Get into the example folder

cd examples/offline_inference/qwen2_5_omni
Then run the command below. Note: for processing large volume data, it uses py_generator mode, which will return a python generator from Omni class.
bash run_multiple_prompts.sh

Single Prompt

Get into the example folder

cd examples/offline_inference/qwen2_5_omni
Then run the command below.
bash run_single_prompt.sh

Modality control

If you want to control output modalities, e.g. only output text, you can run the command below:

python end2end.py --output-wav output_audio \
                  --query-type mixed_modalities \
                  --modalities text

Using Local Media Files

The end2end.py script supports local media files (audio, video, image) via CLI arguments:

# Use single local media files
python end2end.py --query-type use_image --image-path /path/to/image.jpg
python end2end.py --query-type use_video --video-path /path/to/video.mp4
python end2end.py --query-type use_audio --audio-path /path/to/audio.wav

# Combine multiple local media files
python end2end.py --query-type mixed_modalities \
    --video-path /path/to/video.mp4 \
    --image-path /path/to/image.jpg \
    --audio-path /path/to/audio.wav

# Use audio from video file
python end2end.py --query-type use_audio_in_video --video-path /path/to/video.mp4

If media file paths are not provided, the script will use default assets.
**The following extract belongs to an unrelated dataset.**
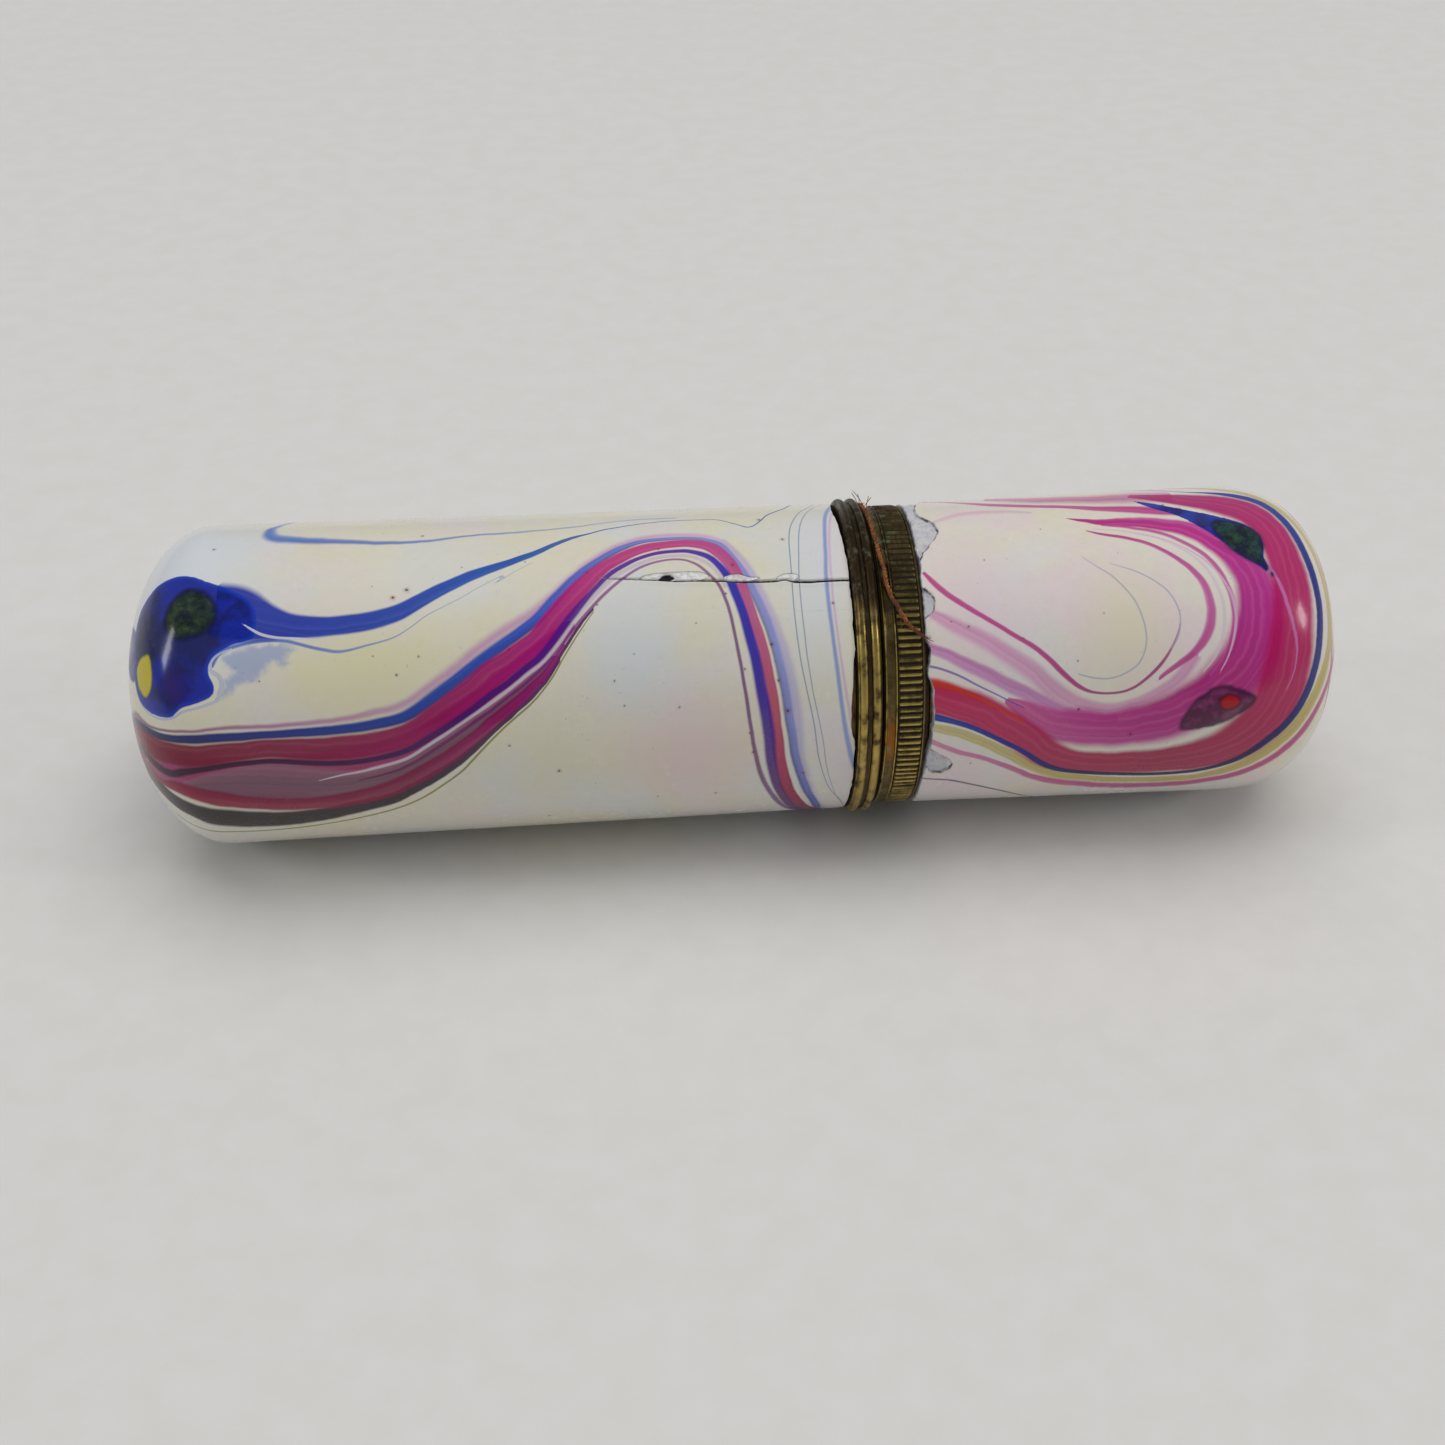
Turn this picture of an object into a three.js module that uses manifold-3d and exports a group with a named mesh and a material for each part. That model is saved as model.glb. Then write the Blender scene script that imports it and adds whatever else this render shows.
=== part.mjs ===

Supported query types: - use_image: Image input only - use_video: Video input only - use_audio: Audio input only - mixed_modalities: Audio + image + video - use_audio_in_video: Extract audio from video - text: Text-only query

Example materials

end2end.py

Large file omitted from the rendered docs. View it on GitHub: https://github.com/vllm-project/vllm-omni/blob/main/examples/offline_inference/qwen2_5_omni/end2end.py.

extract_prompts.py
#!/usr/bin/env python3
import argparse


def extract_prompt(line: str) -> str | None:
    # Extract the content between the first '|' and the second '|'
    i = line.find("|")
    if i == -1:
        return None
    j = line.find("|", i + 1)
    if j == -1:
        return None
    return line[i + 1 : j].strip()


def main() -> None:
    parser = argparse.ArgumentParser()
    parser.add_argument("--input", "-i", required=True, help="Input .lst file path")
    parser.add_argument("--output", "-o", required=True, help="Output file path")
    parser.add_argument(
        "--topk",
        "-k",
        type=int,
        default=100,
        help="Extract the top K prompts (default: 100)",
    )
    args = parser.parse_args()

    prompts = []
    with open(args.input, encoding="utf-8", errors="ignore") as f:
        for line in f:
            if len(prompts) >= args.topk:
                break
            p = extract_prompt(line.rstrip("\n"))
            if p:
                prompts.append(p)

    with open(args.output, "w", encoding="utf-8") as f:
        for p in prompts:
            f.write(p + "\n")


if __name__ == "__main__":
    main()
run_multiple_prompts.sh
python end2end.py --output-wav output_audio \
                  --query-type text \
                  --txt-prompts ../qwen3_omni/text_prompts_10.txt \
                  --py-generator
run_single_prompt.sh
python end2end.py --output-wav output_audio \
                  --query-type use_mixed_modalities